_Goal_
Copy the data exactly from the line that contains "imported = [obj" through the line that contains "obj.data.transform(world)", keeping both end lines and leaving out everything else.

_Data for the task_
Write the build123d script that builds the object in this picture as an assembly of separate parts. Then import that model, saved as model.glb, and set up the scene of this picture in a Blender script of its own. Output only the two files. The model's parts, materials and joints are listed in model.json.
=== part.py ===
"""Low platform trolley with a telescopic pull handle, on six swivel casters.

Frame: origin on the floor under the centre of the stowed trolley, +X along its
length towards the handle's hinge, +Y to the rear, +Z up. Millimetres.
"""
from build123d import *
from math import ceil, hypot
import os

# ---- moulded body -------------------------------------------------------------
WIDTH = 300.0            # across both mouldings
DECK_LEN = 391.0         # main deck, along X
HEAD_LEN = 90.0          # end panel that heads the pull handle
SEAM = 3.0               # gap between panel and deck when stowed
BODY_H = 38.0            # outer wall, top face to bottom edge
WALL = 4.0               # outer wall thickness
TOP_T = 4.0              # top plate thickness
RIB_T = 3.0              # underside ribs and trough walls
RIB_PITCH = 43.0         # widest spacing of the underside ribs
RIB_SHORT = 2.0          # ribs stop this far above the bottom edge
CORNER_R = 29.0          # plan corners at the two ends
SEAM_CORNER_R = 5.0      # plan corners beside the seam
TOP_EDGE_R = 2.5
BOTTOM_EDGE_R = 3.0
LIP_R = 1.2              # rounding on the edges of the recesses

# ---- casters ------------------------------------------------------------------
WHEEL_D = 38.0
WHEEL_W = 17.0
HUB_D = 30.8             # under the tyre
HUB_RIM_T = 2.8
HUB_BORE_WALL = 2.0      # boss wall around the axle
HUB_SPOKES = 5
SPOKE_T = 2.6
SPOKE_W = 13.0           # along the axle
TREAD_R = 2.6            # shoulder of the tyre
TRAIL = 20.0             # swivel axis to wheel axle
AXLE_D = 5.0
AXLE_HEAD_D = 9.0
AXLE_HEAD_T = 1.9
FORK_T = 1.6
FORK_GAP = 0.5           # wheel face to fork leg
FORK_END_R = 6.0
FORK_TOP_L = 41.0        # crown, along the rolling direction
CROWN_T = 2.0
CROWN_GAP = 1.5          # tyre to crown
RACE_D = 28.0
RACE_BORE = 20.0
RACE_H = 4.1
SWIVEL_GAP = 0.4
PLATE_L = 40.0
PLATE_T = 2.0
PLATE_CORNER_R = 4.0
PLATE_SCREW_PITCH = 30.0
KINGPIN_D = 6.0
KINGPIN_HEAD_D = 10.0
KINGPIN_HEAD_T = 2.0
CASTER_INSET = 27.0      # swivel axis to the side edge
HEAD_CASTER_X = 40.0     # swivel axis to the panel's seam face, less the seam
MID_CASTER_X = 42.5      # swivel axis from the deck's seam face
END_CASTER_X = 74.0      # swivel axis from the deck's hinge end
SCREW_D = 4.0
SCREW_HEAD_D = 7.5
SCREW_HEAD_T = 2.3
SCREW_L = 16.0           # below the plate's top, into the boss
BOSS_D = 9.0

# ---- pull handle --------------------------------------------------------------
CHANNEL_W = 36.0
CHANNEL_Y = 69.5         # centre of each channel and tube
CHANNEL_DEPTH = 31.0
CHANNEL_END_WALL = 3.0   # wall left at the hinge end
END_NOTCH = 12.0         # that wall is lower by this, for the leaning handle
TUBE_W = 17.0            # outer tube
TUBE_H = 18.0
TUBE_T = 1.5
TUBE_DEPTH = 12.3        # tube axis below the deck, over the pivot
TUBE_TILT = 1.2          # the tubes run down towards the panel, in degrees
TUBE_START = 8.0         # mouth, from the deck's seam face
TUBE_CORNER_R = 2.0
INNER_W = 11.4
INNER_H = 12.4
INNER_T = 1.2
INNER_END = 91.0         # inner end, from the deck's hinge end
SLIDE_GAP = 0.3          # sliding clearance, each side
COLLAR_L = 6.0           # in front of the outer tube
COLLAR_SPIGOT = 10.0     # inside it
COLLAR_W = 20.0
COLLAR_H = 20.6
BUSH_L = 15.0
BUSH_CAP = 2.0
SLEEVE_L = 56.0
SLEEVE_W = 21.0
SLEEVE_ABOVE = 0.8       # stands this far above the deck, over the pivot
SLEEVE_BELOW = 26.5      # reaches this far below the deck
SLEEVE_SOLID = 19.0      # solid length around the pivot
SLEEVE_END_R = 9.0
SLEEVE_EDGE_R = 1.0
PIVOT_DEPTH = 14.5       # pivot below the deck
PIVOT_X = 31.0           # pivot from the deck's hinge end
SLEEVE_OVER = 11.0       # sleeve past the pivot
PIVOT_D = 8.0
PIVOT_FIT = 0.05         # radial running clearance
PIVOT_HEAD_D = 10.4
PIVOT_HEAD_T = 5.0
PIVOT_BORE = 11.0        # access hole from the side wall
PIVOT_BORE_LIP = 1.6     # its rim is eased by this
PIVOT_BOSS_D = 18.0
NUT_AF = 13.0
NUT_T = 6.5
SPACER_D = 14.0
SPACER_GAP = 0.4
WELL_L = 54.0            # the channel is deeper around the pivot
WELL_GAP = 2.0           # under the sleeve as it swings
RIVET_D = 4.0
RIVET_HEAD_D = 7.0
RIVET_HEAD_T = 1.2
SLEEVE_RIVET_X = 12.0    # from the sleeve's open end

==

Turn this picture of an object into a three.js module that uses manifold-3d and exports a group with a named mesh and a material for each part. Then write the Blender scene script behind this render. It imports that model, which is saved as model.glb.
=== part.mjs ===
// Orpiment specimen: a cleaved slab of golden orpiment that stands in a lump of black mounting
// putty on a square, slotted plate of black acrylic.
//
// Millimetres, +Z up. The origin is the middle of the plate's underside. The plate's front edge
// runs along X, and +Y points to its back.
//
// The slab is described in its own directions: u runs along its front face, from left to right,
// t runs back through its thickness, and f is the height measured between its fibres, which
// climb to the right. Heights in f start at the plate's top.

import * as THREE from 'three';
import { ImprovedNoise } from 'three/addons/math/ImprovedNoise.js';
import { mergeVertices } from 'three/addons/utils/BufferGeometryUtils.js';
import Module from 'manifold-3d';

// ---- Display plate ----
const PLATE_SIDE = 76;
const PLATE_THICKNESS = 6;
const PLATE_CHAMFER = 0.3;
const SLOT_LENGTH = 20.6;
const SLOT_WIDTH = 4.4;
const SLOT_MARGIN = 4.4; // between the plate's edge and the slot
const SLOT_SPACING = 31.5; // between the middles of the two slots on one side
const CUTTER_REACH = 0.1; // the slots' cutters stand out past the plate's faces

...

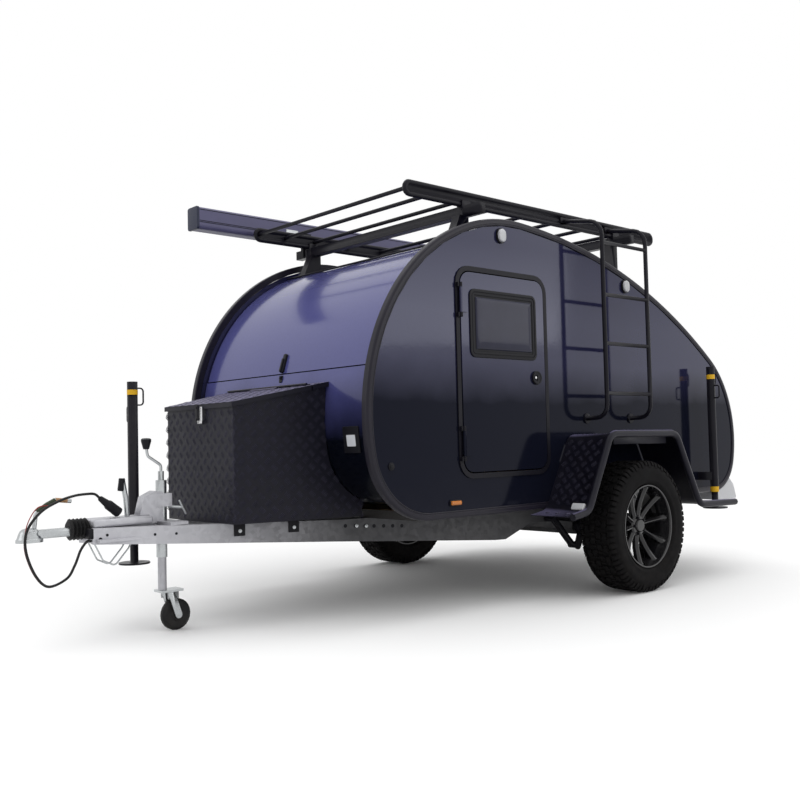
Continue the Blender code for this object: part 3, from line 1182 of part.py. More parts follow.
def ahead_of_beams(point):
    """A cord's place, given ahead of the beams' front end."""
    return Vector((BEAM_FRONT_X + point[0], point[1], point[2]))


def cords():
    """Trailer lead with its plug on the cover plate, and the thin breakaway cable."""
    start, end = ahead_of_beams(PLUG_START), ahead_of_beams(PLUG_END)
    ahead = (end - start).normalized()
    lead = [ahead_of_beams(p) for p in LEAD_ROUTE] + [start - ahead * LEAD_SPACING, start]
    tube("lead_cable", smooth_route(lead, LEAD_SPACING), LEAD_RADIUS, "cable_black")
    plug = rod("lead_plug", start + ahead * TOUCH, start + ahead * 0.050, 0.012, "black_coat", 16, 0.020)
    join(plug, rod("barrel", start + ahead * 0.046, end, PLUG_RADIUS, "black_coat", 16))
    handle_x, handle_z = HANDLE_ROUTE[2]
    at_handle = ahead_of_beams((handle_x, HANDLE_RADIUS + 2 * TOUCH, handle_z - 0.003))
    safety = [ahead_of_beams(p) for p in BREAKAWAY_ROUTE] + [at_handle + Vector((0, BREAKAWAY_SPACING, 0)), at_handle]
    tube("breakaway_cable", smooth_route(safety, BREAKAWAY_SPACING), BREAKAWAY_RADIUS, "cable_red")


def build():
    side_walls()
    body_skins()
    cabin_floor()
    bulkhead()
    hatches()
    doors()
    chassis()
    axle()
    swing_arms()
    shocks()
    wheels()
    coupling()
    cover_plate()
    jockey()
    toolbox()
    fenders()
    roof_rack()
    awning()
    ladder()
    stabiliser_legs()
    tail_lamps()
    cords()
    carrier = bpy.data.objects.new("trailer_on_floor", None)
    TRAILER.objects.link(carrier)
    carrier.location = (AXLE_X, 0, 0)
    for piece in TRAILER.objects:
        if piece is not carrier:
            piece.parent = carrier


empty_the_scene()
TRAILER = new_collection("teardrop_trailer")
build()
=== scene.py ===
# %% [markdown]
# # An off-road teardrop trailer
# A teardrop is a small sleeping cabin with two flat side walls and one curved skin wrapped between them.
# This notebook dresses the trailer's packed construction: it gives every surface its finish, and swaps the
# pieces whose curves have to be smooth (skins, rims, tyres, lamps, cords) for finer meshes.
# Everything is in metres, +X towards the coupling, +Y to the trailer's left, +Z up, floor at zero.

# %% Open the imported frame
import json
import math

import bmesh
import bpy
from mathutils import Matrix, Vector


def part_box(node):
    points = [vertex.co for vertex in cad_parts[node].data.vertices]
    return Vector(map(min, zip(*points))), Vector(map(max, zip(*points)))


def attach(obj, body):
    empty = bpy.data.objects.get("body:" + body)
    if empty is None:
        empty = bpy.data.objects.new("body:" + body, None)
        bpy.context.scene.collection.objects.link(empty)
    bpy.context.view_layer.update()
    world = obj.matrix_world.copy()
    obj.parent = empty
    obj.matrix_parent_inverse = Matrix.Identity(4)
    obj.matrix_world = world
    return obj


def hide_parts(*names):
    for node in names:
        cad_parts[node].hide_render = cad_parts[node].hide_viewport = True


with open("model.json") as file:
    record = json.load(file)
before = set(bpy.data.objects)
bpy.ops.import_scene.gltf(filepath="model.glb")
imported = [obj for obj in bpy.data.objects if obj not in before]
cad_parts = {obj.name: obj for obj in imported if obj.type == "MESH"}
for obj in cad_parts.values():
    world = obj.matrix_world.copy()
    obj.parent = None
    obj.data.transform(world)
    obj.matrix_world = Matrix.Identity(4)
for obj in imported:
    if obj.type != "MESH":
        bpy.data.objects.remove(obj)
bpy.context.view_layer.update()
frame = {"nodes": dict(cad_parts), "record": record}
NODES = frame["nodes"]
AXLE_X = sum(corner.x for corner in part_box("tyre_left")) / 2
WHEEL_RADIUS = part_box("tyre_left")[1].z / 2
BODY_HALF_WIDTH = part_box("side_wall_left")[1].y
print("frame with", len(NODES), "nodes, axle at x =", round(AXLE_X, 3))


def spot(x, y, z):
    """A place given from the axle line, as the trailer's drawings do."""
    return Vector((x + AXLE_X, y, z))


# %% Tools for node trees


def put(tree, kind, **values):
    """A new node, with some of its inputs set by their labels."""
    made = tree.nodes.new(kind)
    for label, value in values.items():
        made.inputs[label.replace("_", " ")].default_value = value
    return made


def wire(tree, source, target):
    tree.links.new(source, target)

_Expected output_
imported = [obj for obj in bpy.data.objects if obj not in before]
cad_parts = {obj.name: obj for obj in imported if obj.type == "MESH"}
for obj in cad_parts.values():
    world = obj.matrix_world.copy()
    obj.parent = None
    obj.data.transform(world)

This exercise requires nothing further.